La publication d’un taux d’ inflation de 6,3% a constitué un événement économique majeur la semaine dernière, probablement passé inaperçu puisqu’il a coïncidé avec les discussions du projet de la loi de finances 2018 et la classification de la Tunisie en tant que paradis fiscal.
Avec ce chiffre, nous revoilà au même niveau de juillet 2013. Mais cette fois, revenir à une inflation inférieure à 4% serait une mission ardue. Le contexte a tellement changé que la Banque Centrale (BCT) devrait prendre des décisions importantes tout en veillant à garder les équilibres macro-économiques, aussi précaires soient-ils.
Inflation : une tendance structurellement haussière
Si les autorités ont relativement pu maîtriser l’inflation depuis 2016, c’est en grande partie grâce aux changements qui ont touché le mix-produits composant le panier moyen du tunisien.

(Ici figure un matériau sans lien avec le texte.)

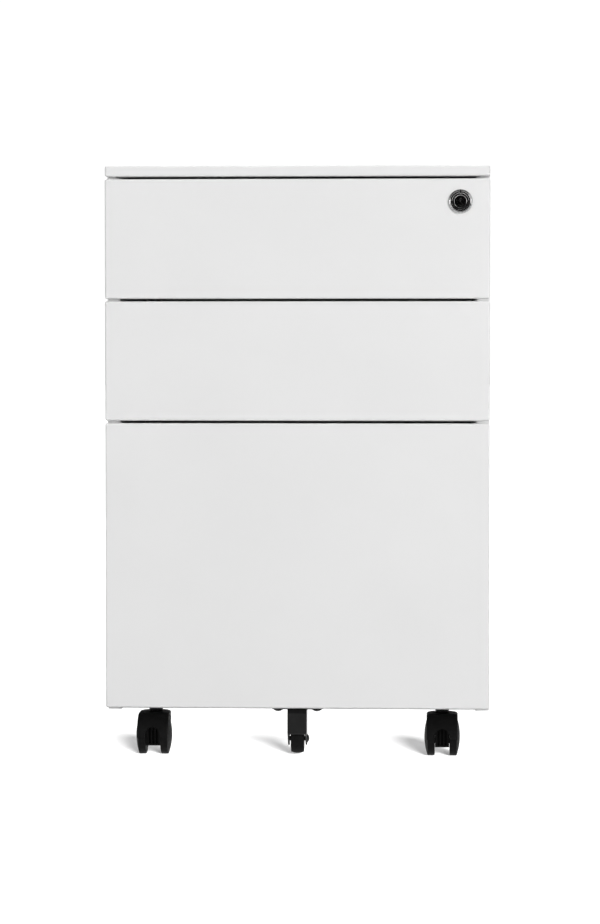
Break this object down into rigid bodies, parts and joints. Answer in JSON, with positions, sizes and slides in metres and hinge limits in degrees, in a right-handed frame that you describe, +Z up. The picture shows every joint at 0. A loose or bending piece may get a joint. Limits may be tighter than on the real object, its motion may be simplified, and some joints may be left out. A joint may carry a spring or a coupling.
{
  "type": "mobile filing cabinet",
  "caption": "Steel under-desk pedestal with two shallow drawers and a hanging-file drawer, side finger grips, a central lock and twin-wheel casters.",
  "frame": {"origin": "on the floor, under the middle of the whole object's box", "axes": "+Z up; the drawer fronts face -Y; +X is to the right for someone facing the drawers"},
  "size_m": [0.39, 0.5024, 0.6],
  "materials": {
    "white_paint": "fine white powder coat",
    "chrome_lock": "polished chrome plate",
    "zinc_steel": "zinc plated",
    "bright_steel": "turned steel",
    "black_nylon": "moulded black nylon",
    "black_wheel": "black moulded wheel",
    "black_steel": "black coated steel"
  },
  "bodies": {
    "cabinet": {"top_lid": "white_paint", "left_side_panel": "white_paint", "right_side_panel": "white_paint", "back_panel": "white_paint", "base_panel": "white_paint", "top_front_rail": "white_paint", "rear_slide_posts": "zinc_steel", "caster_plates": "bright_steel", "caster_stems": "black_steel", "caster_stem_nuts": "bright_steel", "lock_bar_guides": "zinc_steel", "slide_screws": "zinc_steel", "drawer_1_slide_outer": "zinc_steel", "drawer_2_slide_outer": "zinc_steel", "drawer_3_slide_outer": "zinc_steel"},
    "drawer_1": {"drawer_1_front": "white_paint", "drawer_1_front_liner": "white_paint", "drawer_1_box": "white_paint", "drawer_1_box_back": "white_paint", "drawer_1_slide_inner": "zinc_steel", "lock_housing": "chrome_lock", "lock_nut": "zinc_steel"},
    "drawer_1_runners": {"drawer_1_slide_middle": "zinc_steel"},
    "drawer_2": {"drawer_2_front": "white_paint", "drawer_2_front_liner": "white_paint", "drawer_2_box": "white_paint", "drawer_2_box_back": "white_paint", "drawer_2_slide_inner": "zinc_steel"},
    "drawer_2_runners": {"drawer_2_slide_middle": "zinc_steel"},
    "drawer_3": {"drawer_3_front": "white_paint", "drawer_3_front_liner": "white_paint", "drawer_3_box": "white_paint", "drawer_3_box_back": "white_paint", "drawer_3_slide_inner": "zinc_steel", "drawer_3_file_rails": "zinc_steel", "anti_tip_bracket": "black_steel", "anti_tip_screws": "black_steel", "anti_tip_axle": "black_steel"},
    "drawer_3_runners": {"drawer_3_slide_middle": "zinc_steel"},
    "lock_cylinder": {"lock_plug": "chrome_lock", "lock_cam": "zinc_steel", "lock_cam_screw": "bright_steel"},
    "lock_bar": {"lock_bar": "zinc_steel"},
    "anti_tip_wheel": {"anti_tip_wheel": "black_wheel"},
    "caster_front_left_swivel": {"caster_front_left_hood": "black_nylon", "caster_front_left_axle": "bright_steel"},
    "caster_front_left_wheel_left": {"caster_front_left_wheel_left": "black_wheel"},
    "caster_front_left_wheel_right": {"caster_front_left_wheel_right": "black_wheel"},
    "caster_front_right_swivel": {"caster_front_right_hood": "black_nylon", "caster_front_right_axle": "bright_steel"},
    "caster_front_right_wheel_left": {"caster_front_right_wheel_left": "black_wheel"},
    "caster_front_right_wheel_right": {"caster_front_right_wheel_right": "black_wheel"},
    "caster_rear_left_swivel": {"caster_rear_left_hood": "black_nylon", "caster_rear_left_axle": "bright_steel"},
    "caster_rear_left_wheel_left": {"caster_rear_left_wheel_left": "black_wheel"},
    "caster_rear_left_wheel_right": {"caster_rear_left_wheel_right": "black_wheel"},
    "caster_rear_right_swivel": {"caster_rear_right_hood": "black_nylon", "caster_rear_right_axle": "bright_steel"},
    "caster_rear_right_wheel_left": {"caster_rear_right_wheel_left": "black_wheel"},
    "caster_rear_right_wheel_right": {"caster_rear_right_wheel_right": "black_wheel"}
  },
  "joints": [
    {"name": "drawer_1_slide", "type": "slide", "parent": "cabinet", "child": "drawer_1", "axis": [0, -1, 0], "range_m": [0, 0.39]},
    {"name": "drawer_1_slide_runners", "type": "slide", "parent": "cabinet", "child": "drawer_1_runners", "axis": [0, -1, 0], "range_m": [0, 0.195]},
    {"name": "drawer_2_slide", "type": "slide", "parent": "cabinet", "child": "drawer_2", "axis": [0, -1, 0], "range_m": [0, 0.39]},
    {"name": "drawer_2_slide_runners", "type": "slide", "parent": "cabinet", "child": "drawer_2_runners", "axis": [0, -1, 0], "range_m": [0, 0.195]},
    {"name": "drawer_3_slide", "type": "slide", "parent": "cabinet", "child": "drawer_3", "axis": [0, -1, 0], "range_m": [0, 0.39]},
    {"name": "drawer_3_slide_runners", "type": "slide", "parent": "cabinet", "child": "drawer_3_runners", "axis": [0, -1, 0], "range_m": [0, 0.195]},
    {"name": "lock_turn", "type": "hinge", "parent": "drawer_1", "child": "lock_cylinder", "pos_m": [0.165, -0.24875, 0.5633], "axis": [0, -1, 0], "range_deg": [0, 90]},
    {"name": "lock_bar_lift", "type": "slide", "parent": "cabinet", "child": "lock_bar", "axis": [0, 0, 1], "range_m": [0, 0.01273]},
    {"name": "roller_anti_tip_spin", "type": "hinge", "parent": "drawer_3", "child": "anti_tip_wheel", "pos_m": [0, -0.23025, 0.017], "axis": [1, 0, 0], "continuous": true},
    {"name": "swivel_front_left", "type": "hinge", "parent": "cabinet", "child": "caster_front_left_swivel", "pos_m": [-0.1475, -0.20675, 0.04], "axis": [0, 0, 1], "continuous": true},
    {"name": "wheel_front_left_left_spin", "type": "hinge", "parent": "caster_front_left_swivel", "child": "caster_front_left_wheel_left", "pos_m": [-0.1475, -0.22675, 0.02], "axis": [1, 0, 0], "continuous": true},
    {"name": "wheel_front_left_right_spin", "type": "hinge", "parent": "caster_front_left_swivel", "child": "caster_front_left_wheel_right", "pos_m": [-0.1475, -0.22675, 0.02], "axis": [1, 0, 0], "continuous": true},
    {"name": "swivel_front_right", "type": "hinge", "parent": "cabinet", "child": "caster_front_right_swivel", "pos_m": [0.1475, -0.20675, 0.04], "axis": [0, 0, 1], "continuous": true},
    {"name": "wheel_front_right_left_spin", "type": "hinge", "parent": "caster_front_right_swivel", "child": "caster_front_right_wheel_left", "pos_m": [0.1475, -0.22675, 0.02], "axis": [1, 0, 0], "continuous": true},
    {"name": "wheel_front_right_right_spin", "type": "hinge", "parent": "caster_front_right_swivel", "child": "caster_front_right_wheel_right", "pos_m": [0.1475, -0.22675, 0.02], "axis": [1, 0, 0], "continuous": true},
    {"name": "swivel_rear_left", "type": "hinge", "parent": "cabinet", "child": "caster_rear_left_swivel", "pos_m": [-0.1475, 0.20925, 0.04], "axis": [0, 0, 1], "continuous": true},
    {"name": "wheel_rear_left_left_spin", "type": "hinge", "parent": "caster_rear_left_swivel", "child": "caster_rear_left_wheel_left", "pos_m": [-0.13519, 0.19349, 0.02], "axis": [0.788, 0.6157, 0], "continuous": true},
    {"name": "wheel_rear_left_right_spin", "type": "hinge", "parent": "caster_rear_left_swivel", "child": "caster_rear_left_wheel_right", "pos_m": [-0.13519, 0.19349, 0.02], "axis": [0.788, 0.6157, 0], "continuous": true},
    {"name": "swivel_rear_right", "type": "hinge", "parent": "cabinet", "child": "caster_rear_right_swivel", "pos_m": [0.1475, 0.20925, 0.04], "axis": [0, 0, 1], "continuous": true},
    {"name": "wheel_rear_right_left_spin", "type": "hinge", "parent": "caster_rear_right_swivel", "child": "caster_rear_right_wheel_left", "pos_m": [0.13092, 0.19807, 0.02], "axis": [0.5592, -0.829, 0], "continuous": true},
    {"name": "wheel_rear_right_right_spin", "type": "hinge", "parent": "caster_rear_right_swivel", "child": "caster_rear_right_wheel_right", "pos_m": [0.13092, 0.19807, 0.02], "axis": [0.5592, -0.829, 0], "continuous": true}
  ],
  "couplings": [
    {"joint": "drawer_1_slide_runners", "follows": "drawer_1_slide", "ratio": 0.5},
    {"joint": "drawer_2_slide_runners", "follows": "drawer_2_slide", "ratio": 0.5},
    {"joint": "drawer_3_slide_runners", "follows": "drawer_3_slide", "ratio": 0.5},
    {"joint": "lock_turn", "follows": "lock_bar_lift", "rad_per_m": 123.39}
  ]
}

La baisse du pouvoir d’achat a orienté la consommation vers les produits de base qui bénéficient du soutien généreux de la Caisse Générale de Compensation.
Bien que les subventions soient toujours à des niveaux élevés, les autorités n’ont rien pu faire cette fois face aux pressions inflationnistes. Et pour une cette raison, nous retrouvons essentiellement l’incapacité à maîtriser l’accélération du rythme d’augmentation des prix du groupe « Alimentation et boissons ».

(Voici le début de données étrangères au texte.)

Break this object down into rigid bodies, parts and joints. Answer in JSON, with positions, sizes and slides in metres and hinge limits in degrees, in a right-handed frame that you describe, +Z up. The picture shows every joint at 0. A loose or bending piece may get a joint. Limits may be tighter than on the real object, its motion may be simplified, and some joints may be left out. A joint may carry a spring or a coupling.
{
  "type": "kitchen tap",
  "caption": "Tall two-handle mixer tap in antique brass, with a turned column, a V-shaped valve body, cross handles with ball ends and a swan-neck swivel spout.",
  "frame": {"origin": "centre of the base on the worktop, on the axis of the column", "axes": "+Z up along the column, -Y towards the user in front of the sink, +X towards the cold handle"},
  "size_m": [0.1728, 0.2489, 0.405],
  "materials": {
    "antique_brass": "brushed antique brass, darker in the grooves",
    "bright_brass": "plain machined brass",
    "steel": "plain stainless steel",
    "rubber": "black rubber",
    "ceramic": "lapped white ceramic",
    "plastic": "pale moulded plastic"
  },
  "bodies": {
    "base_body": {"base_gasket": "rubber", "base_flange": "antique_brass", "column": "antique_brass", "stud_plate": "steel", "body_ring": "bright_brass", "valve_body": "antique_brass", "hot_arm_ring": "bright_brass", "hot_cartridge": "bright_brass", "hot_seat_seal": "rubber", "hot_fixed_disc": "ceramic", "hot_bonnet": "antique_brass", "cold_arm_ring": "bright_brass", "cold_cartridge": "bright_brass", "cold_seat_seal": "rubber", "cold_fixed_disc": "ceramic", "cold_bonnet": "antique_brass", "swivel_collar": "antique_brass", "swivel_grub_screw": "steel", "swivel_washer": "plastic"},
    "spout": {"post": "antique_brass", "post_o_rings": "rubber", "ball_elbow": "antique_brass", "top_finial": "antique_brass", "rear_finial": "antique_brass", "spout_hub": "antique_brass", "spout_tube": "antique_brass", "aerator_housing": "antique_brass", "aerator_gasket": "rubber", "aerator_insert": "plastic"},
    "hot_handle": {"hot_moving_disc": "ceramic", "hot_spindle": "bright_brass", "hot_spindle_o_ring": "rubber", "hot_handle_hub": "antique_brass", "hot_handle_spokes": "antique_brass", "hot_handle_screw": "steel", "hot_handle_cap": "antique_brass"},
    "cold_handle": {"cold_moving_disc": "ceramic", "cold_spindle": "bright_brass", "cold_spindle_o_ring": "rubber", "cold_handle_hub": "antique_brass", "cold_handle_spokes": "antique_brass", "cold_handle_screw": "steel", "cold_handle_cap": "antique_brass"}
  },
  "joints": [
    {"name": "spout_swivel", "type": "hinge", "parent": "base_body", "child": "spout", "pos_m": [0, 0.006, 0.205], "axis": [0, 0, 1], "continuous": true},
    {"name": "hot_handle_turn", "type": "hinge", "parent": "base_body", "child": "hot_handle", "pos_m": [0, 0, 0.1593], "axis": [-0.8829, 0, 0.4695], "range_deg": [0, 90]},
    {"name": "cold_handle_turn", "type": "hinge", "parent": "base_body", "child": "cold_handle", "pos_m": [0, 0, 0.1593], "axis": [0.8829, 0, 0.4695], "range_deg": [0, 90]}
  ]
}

Nous sommes convaincus que cette hausse est plutôt durable et non conjoncturelle. Une grande partie de ces produits est importée et subit donc les conséquences de la dépréciation du dinar. De plus, avec la nouvelle situation du gouvernent qui compte lever progressivement les subventions sur plusieurs produits (café et thé) et appliquer des taxes de consommation supplémentaires à d’autres biens (bière, alcool et tabac), nous pouvons conclure que les choses vont se compliquer durant les mois à venir. Même des dernières pluies qui pourraient donner une meilleure récolte pour les cultures maraîchères, ne pourrait pas automatiquement résulter une baisse des prix. Il y a le problème des coûts de production, qui comprennent essentiellement la main d’œuvre, les semences et les pesticides qui sont importés. Avec la marge des agriculteurs et des commerçants de détail, les prix persisteront à leurs niveaux actuels.

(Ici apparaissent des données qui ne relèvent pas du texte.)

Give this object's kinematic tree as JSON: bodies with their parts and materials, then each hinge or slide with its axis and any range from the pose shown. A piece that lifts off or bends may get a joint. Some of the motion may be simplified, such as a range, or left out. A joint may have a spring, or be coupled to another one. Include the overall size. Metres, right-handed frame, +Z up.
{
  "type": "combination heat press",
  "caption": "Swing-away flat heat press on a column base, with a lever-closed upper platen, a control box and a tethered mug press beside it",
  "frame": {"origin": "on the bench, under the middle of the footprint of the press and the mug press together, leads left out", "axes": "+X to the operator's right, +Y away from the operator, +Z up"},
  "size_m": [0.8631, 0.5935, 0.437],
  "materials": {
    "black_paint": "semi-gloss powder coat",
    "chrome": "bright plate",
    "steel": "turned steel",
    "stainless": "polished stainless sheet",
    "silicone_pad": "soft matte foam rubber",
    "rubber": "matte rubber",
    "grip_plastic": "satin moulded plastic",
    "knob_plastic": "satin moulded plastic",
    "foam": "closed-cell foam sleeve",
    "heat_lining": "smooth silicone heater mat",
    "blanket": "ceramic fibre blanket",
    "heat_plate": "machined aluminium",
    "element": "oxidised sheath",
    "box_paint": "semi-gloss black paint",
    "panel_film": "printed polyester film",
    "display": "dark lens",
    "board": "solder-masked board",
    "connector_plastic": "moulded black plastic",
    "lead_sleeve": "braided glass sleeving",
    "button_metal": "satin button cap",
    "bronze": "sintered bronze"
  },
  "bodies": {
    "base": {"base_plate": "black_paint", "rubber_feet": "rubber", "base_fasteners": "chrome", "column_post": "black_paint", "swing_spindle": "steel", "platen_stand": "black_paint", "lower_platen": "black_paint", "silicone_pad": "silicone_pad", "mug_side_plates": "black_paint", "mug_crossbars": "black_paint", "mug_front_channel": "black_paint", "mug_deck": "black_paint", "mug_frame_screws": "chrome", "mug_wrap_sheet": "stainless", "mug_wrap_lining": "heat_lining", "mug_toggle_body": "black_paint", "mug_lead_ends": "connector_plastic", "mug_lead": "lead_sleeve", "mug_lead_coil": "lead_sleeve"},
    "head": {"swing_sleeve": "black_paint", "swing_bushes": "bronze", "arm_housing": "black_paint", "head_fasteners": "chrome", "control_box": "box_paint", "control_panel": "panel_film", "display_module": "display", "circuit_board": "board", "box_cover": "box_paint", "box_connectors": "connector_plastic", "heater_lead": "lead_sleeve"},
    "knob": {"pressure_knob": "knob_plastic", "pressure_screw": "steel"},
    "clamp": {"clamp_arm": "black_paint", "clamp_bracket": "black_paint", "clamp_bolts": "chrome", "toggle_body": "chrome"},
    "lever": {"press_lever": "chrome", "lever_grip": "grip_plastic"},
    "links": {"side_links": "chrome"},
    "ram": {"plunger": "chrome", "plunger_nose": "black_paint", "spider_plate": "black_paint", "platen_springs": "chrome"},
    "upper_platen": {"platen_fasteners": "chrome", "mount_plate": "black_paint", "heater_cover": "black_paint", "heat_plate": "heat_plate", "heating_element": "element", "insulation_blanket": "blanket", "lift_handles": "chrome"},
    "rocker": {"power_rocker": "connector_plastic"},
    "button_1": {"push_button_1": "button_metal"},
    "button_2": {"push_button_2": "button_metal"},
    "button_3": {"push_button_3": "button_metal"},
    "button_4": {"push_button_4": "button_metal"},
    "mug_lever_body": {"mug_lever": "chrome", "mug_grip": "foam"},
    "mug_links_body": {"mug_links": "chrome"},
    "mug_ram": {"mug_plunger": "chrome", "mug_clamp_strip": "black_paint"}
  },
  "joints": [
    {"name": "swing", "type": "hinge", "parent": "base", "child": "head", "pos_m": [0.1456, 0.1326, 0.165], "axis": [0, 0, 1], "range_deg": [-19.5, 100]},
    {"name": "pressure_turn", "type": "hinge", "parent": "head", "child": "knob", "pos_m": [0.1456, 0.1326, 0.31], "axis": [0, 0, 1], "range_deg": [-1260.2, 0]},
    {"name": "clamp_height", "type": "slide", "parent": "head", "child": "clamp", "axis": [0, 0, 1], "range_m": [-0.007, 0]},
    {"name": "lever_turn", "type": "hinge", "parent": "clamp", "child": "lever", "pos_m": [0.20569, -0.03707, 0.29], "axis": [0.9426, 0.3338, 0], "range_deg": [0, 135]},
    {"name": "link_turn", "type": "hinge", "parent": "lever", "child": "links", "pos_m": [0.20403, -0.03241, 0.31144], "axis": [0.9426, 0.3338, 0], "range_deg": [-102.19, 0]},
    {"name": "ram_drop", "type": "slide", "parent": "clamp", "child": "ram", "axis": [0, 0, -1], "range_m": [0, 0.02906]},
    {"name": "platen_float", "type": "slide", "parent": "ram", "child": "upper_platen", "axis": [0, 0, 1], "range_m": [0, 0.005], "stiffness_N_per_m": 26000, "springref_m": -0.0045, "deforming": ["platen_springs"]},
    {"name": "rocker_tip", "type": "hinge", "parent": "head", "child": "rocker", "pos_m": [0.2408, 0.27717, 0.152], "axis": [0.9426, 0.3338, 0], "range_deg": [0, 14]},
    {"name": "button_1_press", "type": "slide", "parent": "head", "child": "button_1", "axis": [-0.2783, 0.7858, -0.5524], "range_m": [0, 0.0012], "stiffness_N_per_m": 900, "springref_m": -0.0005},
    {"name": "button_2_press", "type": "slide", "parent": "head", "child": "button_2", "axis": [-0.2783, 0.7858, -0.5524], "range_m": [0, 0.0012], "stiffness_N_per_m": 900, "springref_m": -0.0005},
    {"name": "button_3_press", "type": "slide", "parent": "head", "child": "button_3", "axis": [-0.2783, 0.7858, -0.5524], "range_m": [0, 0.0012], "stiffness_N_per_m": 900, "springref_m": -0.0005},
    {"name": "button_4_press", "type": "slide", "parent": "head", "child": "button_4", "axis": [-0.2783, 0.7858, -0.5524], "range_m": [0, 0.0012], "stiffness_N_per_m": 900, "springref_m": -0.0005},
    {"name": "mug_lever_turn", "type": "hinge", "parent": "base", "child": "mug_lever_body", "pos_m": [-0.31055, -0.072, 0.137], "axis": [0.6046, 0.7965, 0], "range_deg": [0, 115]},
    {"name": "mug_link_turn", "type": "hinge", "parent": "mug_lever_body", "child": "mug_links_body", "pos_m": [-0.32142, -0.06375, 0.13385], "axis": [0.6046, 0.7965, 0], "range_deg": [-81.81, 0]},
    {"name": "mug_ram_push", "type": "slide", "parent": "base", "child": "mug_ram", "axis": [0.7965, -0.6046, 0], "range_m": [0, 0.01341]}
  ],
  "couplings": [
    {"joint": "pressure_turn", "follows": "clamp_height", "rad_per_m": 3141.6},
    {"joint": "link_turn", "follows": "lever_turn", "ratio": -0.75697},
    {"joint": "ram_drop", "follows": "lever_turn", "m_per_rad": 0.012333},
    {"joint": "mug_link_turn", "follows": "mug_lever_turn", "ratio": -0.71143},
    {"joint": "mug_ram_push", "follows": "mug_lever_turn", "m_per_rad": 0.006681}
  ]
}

Pour les autres groupes de produits, nous ne voyons pas comment une baisse généralisée des prix pourrait être déclenchée. Aucun facteur n’est en faveur d’une telle tendance et l’Etat est loin d’opter pour une politique interventionniste et se contente de se focaliser sur les biens considérés comme «sensibles». La demande resterait soutenue, dopée par l’amélioration des chiffres du tourisme, les fortes dépenses publiques et les prestations sociales. La masse monétaire ne cesse d’augmenter (+66,9% depuis la révolution pour l’agrégat M2 à titre d’exemple!), rendant peu probable l’utilisation de la politique budgétaire pour faire baisser l’inflation.
La solution proviendrait de la politique monétaire
La BCT pourrait par contre faire jouer sa politique monétaire. Nous nous attendons à une hausse du taux directeur avant la fin de l’année, mais accompagné d’un encadrement de crédit. En fait, un TMM plus élevé risque de rendre l’accès aux financements encore plus difficile pour les entreprises. Nous pensons que la Banque des banques va imposer des quotas de volumes de crédit à la consommation et obliger les banques à prêter de l’argent aux entreprises. Si jamais le plafond est dépassé, les banques devront payer une pénalité. La BCT pourrait également utiliser le mécanisme des réserves obligatoires. Nous pensons que du point de vue pratique, c’est la meilleure solution qui s’offre actuellement, bien que dans tous les cas de figure, on assistera à des problèmes d’investissement.
La question qui reste est celle relative au taux de rendement de l’épargne. Est-ce que la BCT va également l’augmenter? A notre avis, la réponse est négative. Ce n’est pas dans l’intérêt des banques d’augmenter ce taux, car il va peser sur leur coût de ressource. L’industrie de la gestion d’actifs considère qu’une telle décision porterait atteinte à son attractivité. Mais il y a également une autre considération. Si l’épargne serait davantage rémunérée, la proportion à l’épargne pourrait augmenter au détriment de la consommation, au moment où la TVA constitue une ressource vitale pour l’Etat. C’est un vrai dilemme, car avec un chômage élevé et une faible croissance, nous craignons la stagflation. Cela risque donc de devenir beaucoup plus compliqué que prévu!